→ Task instructions: Repeat exactly, and only, the lines below starting at the line that contains "The Blender code" and ending at the line that contains "its imported frame.", inclusive of both.

→ Input material:
/---

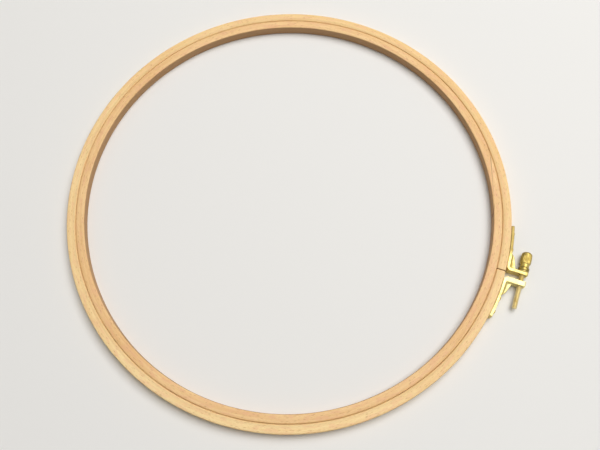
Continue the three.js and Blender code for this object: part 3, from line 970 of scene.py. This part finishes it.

\---
/---

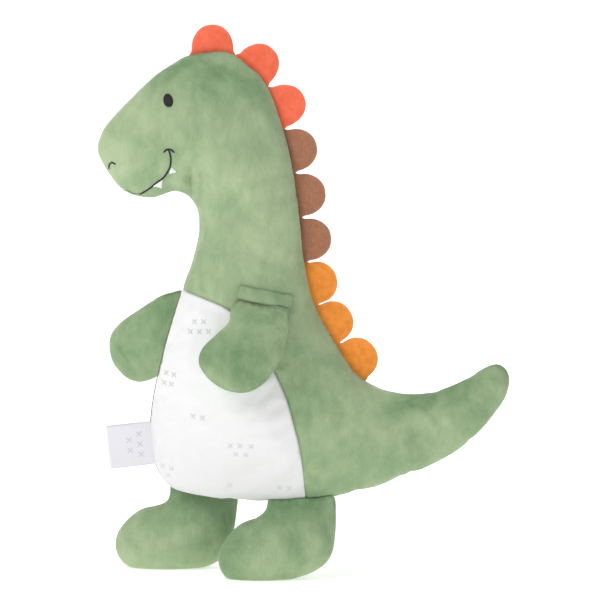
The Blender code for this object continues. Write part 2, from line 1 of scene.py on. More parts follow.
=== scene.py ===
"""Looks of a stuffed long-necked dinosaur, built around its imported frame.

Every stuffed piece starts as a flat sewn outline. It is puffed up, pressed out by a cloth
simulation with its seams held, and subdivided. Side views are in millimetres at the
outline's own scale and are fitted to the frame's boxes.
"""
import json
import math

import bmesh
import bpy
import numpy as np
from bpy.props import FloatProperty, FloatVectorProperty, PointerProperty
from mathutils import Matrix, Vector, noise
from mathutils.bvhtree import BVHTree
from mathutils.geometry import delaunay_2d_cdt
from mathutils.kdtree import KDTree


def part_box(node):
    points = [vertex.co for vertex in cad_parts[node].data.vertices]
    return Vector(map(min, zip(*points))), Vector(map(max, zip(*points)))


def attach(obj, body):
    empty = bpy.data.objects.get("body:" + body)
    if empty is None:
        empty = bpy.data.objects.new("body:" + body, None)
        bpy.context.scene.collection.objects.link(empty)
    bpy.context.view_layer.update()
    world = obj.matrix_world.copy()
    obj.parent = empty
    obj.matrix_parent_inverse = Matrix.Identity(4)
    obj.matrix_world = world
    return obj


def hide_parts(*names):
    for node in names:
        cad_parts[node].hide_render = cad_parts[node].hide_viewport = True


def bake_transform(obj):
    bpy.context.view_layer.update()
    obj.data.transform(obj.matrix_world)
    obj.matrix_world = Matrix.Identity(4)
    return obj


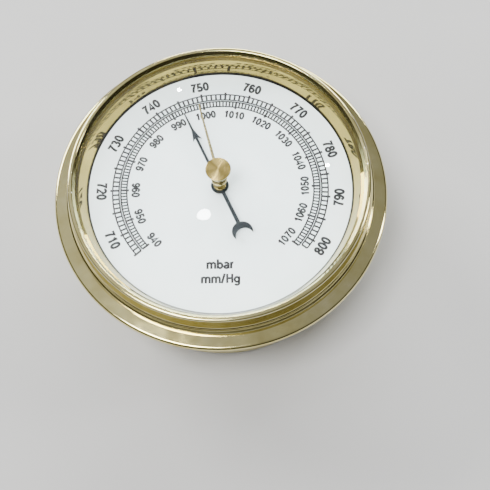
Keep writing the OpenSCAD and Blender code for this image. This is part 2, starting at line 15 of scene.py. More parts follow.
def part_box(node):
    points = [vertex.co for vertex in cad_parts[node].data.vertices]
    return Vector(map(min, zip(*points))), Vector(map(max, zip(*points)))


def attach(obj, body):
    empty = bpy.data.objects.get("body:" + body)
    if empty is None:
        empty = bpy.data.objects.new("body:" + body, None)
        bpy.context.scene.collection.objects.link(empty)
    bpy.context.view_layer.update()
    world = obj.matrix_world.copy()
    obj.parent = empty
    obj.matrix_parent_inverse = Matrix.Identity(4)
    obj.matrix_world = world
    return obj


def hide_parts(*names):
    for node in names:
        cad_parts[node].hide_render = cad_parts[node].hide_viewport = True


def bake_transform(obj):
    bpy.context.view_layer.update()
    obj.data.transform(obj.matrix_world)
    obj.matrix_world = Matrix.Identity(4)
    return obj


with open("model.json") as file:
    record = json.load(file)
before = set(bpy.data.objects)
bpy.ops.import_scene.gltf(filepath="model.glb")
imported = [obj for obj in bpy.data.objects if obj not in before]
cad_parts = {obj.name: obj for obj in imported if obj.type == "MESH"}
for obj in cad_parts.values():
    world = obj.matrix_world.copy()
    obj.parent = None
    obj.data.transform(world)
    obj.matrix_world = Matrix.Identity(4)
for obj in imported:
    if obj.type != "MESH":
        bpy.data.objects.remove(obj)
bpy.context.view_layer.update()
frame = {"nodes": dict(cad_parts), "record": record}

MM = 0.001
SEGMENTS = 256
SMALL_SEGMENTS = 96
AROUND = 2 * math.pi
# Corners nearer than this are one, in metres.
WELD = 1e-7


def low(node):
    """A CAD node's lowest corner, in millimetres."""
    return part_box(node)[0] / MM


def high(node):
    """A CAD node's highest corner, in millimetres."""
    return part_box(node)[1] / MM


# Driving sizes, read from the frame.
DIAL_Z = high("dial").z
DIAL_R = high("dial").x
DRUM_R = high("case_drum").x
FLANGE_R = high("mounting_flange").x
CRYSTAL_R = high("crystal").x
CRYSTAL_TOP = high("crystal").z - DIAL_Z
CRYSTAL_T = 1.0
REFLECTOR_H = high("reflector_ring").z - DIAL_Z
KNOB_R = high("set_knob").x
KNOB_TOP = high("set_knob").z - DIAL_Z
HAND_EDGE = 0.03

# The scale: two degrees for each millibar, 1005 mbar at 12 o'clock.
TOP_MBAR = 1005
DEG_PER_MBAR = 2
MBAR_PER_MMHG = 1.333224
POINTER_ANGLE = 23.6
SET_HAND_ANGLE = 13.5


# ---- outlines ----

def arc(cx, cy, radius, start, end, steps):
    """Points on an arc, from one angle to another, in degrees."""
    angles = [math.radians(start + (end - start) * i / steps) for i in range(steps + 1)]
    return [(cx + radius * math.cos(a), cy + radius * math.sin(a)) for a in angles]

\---

→ Written response:
The Blender code for this object continues. Write part 2, from line 1 of scene.py on. More parts follow.
=== scene.py ===
"""Looks of a stuffed long-necked dinosaur, built around its imported frame.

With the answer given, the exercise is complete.